■ **MATERIAL PROVIDED**:

########################################

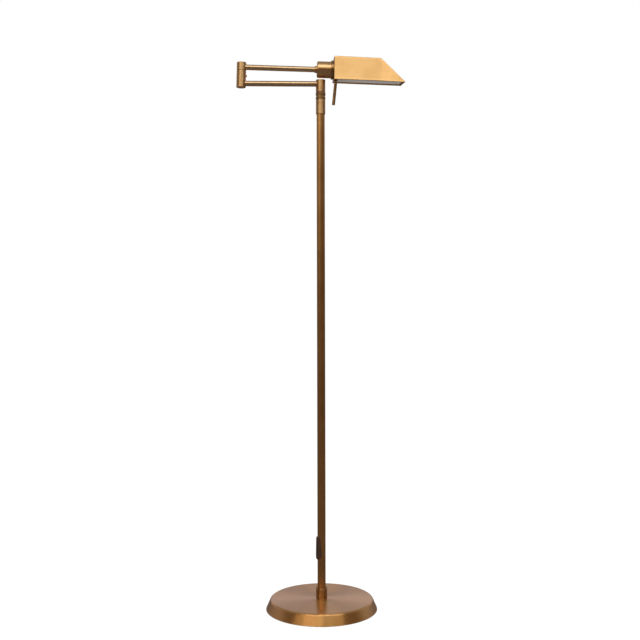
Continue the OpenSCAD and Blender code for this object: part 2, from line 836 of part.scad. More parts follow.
module lamp_contact() {
  color(raw_brass) at_upper_arm() translate([holder_floor, -3, -8]) {
    cube([0.6, 6, 5.5]);
    cube([2.2, 6, 0.6]);
  }
}

module upper_arm_lead() {
  color(black) at_upper_arm() rod_along_x(lead_r, 3, cup_x + cup_spigot_len - 1);
}

module bulb_cap() {
  wall = 0.4;
  color(zinc) at_upper_arm() turned_x([
    [0, lamp_cap_x - 0.8], [4.5, lamp_cap_x - 0.8], [5, lamp_cap_x], [9, lamp_cap_x + 0.5],
    [lamp_cap_r, lamp_cap_x + 4], [lamp_cap_r, lamp_cap_end], [lamp_cap_r - wall, lamp_cap_end],
    [lamp_cap_r - wall, lamp_cap_x + 4.4], [8.5, lamp_cap_x + 1.5], [0, lamp_cap_x + 1.5]]);
}

// Opal tube with a domed end, its neck held in the screw cap
module bulb_glass() {
  neck = lamp_cap_r - 0.4 - slip;
  dome = lamp_r * 0.6;
  shoulder = lamp_cap_end + 7;
  t = lamp_glass_t;
  color(opal) at_upper_arm() turned_x(concat(
    [[neck - t, lamp_cap_end - 8], [neck, lamp_cap_end - 8], [neck, lamp_cap_end + 1], [lamp_r, shoulder]],
    arc(lamp_r - dome, lamp_end - dome, dome, 0, 90),
    [[0, lamp_end], [0, lamp_end - t]],
    arc(lamp_r - dome, lamp_end - dome, dome - t, 90, 0),
    [[lamp_r - t, shoulder], [neck - t, lamp_cap_end + 1]]));
}

// ---- shade ----

// Point of a line that falls from a height at the shade's back, at a distance x
function falling(z, fall, x) = [x, z - (x - shade_x) * tan(fall)];

// Point where such a line meets the sloping front, which is moved in by inset
function at_front(z, fall, inset) = falling(z, fall,
  (shade_end - inset / cos(shade_front_lean)
    - (z + shade_x * tan(fall) - shade_front_foot) * tan(shade_front_lean))
  / (1 - tan(fall) * tan(shade_front_lean)));

// Solid of the shade's form, with every face but the open one moved in by inset
module shade_form(inset, drop) {
  side = function (z) shade_half - (z + shade_below) * tan(shade_side_lean)
    - inset / cos(shade_side_lean);
  foot = -shade_below - drop;
  top = shade_above - inset;
  low = shade_front_foot - drop - cut;
  back = shade_x + inset;
  intersection() {
    translate([0, shade_w, 0]) rotate([90, 0, 0]) linear_extrude(height = 2 * shade_w)
      polygon([falling(foot, shade_edge_fall, back), at_front(foot, shade_edge_fall, inset),
        at_front(top, shade_top_fall, inset), falling(top, shade_top_fall, back)]);
    rotate([90, 0, 90]) linear_extrude(height = shade_end + big)
      polygon([[-side(low), low], [side(low), low], [side(top), top], [-side(top), top]]);
  }
}

module shade_shell() {
  color(light_antique) at_shade() difference() {
    shade_form(0, 0);
    shade_form(shade_t, cut);
    rod_along_x(collar_r + slip, shade_x - cut, shade_x + shade_t + cut);
  }
}

// White reflector that lies against the inside of the shade
module shade_liner() {
  color(enamel) at_shade() difference() {
    shade_form(shade_t, -liner_up);
    shade_form(shade_t + liner_t, cut);
    rod_along_x(liner_hole_r, shade_x, shade_x + ring_len);
  }
}

module shade_collar() {
  step_x = flange_x + flange_t;
  bore = journal_r + run;
  color(light_antique) at_shade() turned_x([
    [bore, flange_x], [flange_r - 0.6, flange_x], [flange_r, flange_x + 0.6],
    [flange_r, step_x], [flange_r - 1, step_x], [flange_r - 1, shade_x],
    [collar_r, shade_x], [collar_r, collar_end], [bore, collar_end]]);
}

// Frame of the handle rod: Z up along the rod from its seat on the lock ring
module at_rod() {
  at_shade() translate([rod_x, 0, -ring_r]) rotate([0, rod_lean, 0]) children();
}

module shade_lock_ring() {
  color(raw_brass) difference() {
    at_shade() tube_x(ring_r, collar_r + slip, ring_x, ring_x + ring_len);
    at_rod() translate([0, 0, -cut]) cylinder(r = rod_thread_r + slip, h = 4 + cut);
  }
}

module handle_rod() {
  seat = -0.2;
  foot = ring_r - rod_reach;
  chamfer = 1;
  color(antique) at_rod() turned([
    [0, foot], [rod_r - chamfer, foot], [rod_r, foot + chamfer], [rod_r, seat - 0.4],
    [rod_r - 0.4, seat], [rod_thread_r, seat], [rod_thread_r, 3.6], [0, 3.6]]);
}

base_pad();
base_weight();
base_cover();
base_nipple();
base_washer();
base_nut();
base_collar();
cord_grommet();
pole_tube();
pole_foot_plug();
pole_lead();
clamp_sleeve();
clamp_collet();
lock_collar();
dimmer_housing();
dimmer_board();
dimmer_screws();
dimmer_slider();
stem_tube();
stem_guide();
swivel_pin();
swivel_washer();
swivel_clip();
stem_lead();
pole_hub();
hub_cap();
lower_arm_tube();
elbow_barrel();
elbow_foot_cap();
elbow_screw();
lower_arm_lead();
elbow_washer();
elbow_hub();
elbow_pin();
elbow_nut();
elbow_spring();
elbow_cap();
upper_arm_tube();
arm_ferrule();
socket_cup();
cup_nut();
journal_tube();
journal_clip();
lamp_holder();
thread_shell();
lamp_contact();
upper_arm_lead();
bulb_cap();
bulb_glass();
shade_collar();
shade_shell();
shade_liner();
shade_lock_ring();
handle_rod();
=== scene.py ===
# %% [markdown]
# # A floor lamp in brushed antique brass
# The lamp is a weighted spun base, a drawn pole with a height clamp, two folding arms and a small
# folded shade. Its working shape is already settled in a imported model, with every piece in its real
# place. This lesson gives the seen pieces the roundings, seams, knurls and finish that the eye
# expects, and leaves every size as it is.

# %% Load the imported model
import json
import math

import bmesh
import bpy
import numpy as np
from mathutils import Matrix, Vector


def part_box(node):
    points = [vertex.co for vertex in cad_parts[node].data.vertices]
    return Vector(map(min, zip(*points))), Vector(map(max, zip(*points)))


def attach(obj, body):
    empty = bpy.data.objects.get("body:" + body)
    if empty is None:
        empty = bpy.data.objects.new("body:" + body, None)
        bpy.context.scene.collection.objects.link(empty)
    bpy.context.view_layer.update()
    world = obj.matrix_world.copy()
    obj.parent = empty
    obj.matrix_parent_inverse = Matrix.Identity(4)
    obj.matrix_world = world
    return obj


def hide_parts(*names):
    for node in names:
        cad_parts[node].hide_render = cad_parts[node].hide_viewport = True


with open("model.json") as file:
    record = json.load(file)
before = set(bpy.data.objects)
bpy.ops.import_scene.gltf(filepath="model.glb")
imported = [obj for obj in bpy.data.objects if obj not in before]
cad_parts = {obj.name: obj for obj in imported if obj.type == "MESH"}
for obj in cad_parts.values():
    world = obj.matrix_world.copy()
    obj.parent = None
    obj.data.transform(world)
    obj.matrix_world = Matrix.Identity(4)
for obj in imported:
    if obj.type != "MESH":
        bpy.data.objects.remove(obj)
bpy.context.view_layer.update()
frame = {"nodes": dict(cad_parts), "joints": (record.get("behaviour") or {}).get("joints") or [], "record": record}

nodes = frame["nodes"]

# %% [markdown]
# ## Where the camera stands
# A product view of a tall lamp is taken level, so that the pole stays upright, and the lens is
# shifted down a little to hold the base. The camera could be tilted instead, but then the pole would
# lean inwards at its top. It stands just left of the lamp's front, so that the shade's far side hides
# behind the near one, and it rolls by an eighth of a degree, as much as a tripod head is easily out.

# %% Camera
CAMERA_DISTANCE = 2.215
CAMERA_HEIGHT = 0.713
CAMERA_AZIMUTH = math.radians(-2)
CAMERA_ROLL = math.radians(0.12)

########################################

■ **TO BE DONE**:
Each line from the one bearing "base_pad();" through the one bearing "before = set(bpy.data.objects)" is to be duplicated without change; all remaining lines are to be left out.

■ **ANSWER TO THIS TASK**:
base_pad();
base_weight();
base_cover();
base_nipple();
base_washer();
base_nut();
base_collar();
cord_grommet();
pole_tube();
pole_foot_plug();
pole_lead();
clamp_sleeve();
clamp_collet();
lock_collar();
dimmer_housing();
dimmer_board();
dimmer_screws();
dimmer_slider();
stem_tube();
stem_guide();
swivel_pin();
swivel_washer();
swivel_clip();
stem_lead();
pole_hub();
hub_cap();
lower_arm_tube();
elbow_barrel();
elbow_foot_cap();
elbow_screw();
lower_arm_lead();
elbow_washer();
elbow_hub();
elbow_pin();
elbow_nut();
elbow_spring();
elbow_cap();
upper_arm_tube();
arm_ferrule();
socket_cup();
cup_nut();
journal_tube();
journal_clip();
lamp_holder();
thread_shell();
lamp_contact();
upper_arm_lead();
bulb_cap();
bulb_glass();
shade_collar();
shade_shell();
shade_liner();
shade_lock_ring();
handle_rod();
=== scene.py ===
# %% [markdown]
# # A floor lamp in brushed antique brass
# The lamp is a weighted spun base, a drawn pole with a height clamp, two folding arms and a small
# folded shade. Its working shape is already settled in a imported model, with every piece in its real
# place. This lesson gives the seen pieces the roundings, seams, knurls and finish that the eye
# expects, and leaves every size as it is.

# %% Load the imported model
import json
import math

import bmesh
import bpy
import numpy as np
from mathutils import Matrix, Vector


def part_box(node):
    points = [vertex.co for vertex in cad_parts[node].data.vertices]
    return Vector(map(min, zip(*points))), Vector(map(max, zip(*points)))


def attach(obj, body):
    empty = bpy.data.objects.get("body:" + body)
    if empty is None:
        empty = bpy.data.objects.new("body:" + body, None)
        bpy.context.scene.collection.objects.link(empty)
    bpy.context.view_layer.update()
    world = obj.matrix_world.copy()
    obj.parent = empty
    obj.matrix_parent_inverse = Matrix.Identity(4)
    obj.matrix_world = world
    return obj


def hide_parts(*names):
    for node in names:
        cad_parts[node].hide_render = cad_parts[node].hide_viewport = True


with open("model.json") as file:
    record = json.load(file)
before = set(bpy.data.objects)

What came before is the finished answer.